SHAPE PRESERVING NOISE ATTENUATION MODEL FOR 3-D-MODELING OF HERITAGE SITES BY PORTABLE LASER SCANS
Keywords: Point clouds, Noise attenuation, 3-D modeling, Laser scanning, Portable laser scanners, Cultural Heritage
Abstract. The development of efficient strategies to document cultural heritage sites is an active research field. One promising avenue to address that need may be found in the use of portable laser scanners. Such scans provide a mapping-grade level of accuracy, yet their level of characterization is limited by the low resolution of the generated point cloud and by the relatively noisy measurements. In this paper we study methods to attenuate the noisy responses as a means to improve the data quality and highlight the underlying structure.
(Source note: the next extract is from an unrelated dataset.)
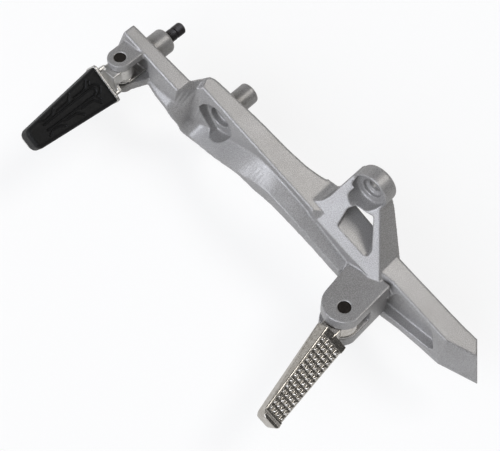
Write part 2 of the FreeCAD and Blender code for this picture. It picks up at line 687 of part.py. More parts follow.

Unlike the prevailing plane-fitting-based filtering approaches that tend to blur salient features, we consider the use of local structure properties in our denoising strategy. We use the normal-based bilateral filtering of point clouds as a platform, yet introduce new normal preservation concepts whose incorporation significantly improves the overall denoising process performance. Results demonstrate how our proposed solution outperforms the standard plane-filtering and the naive bilateral approach. The attenuation we achieve yields a more visually pleasing entity description as well as simplified processing of subsequent procedures, including feature extraction and semantic segmentation.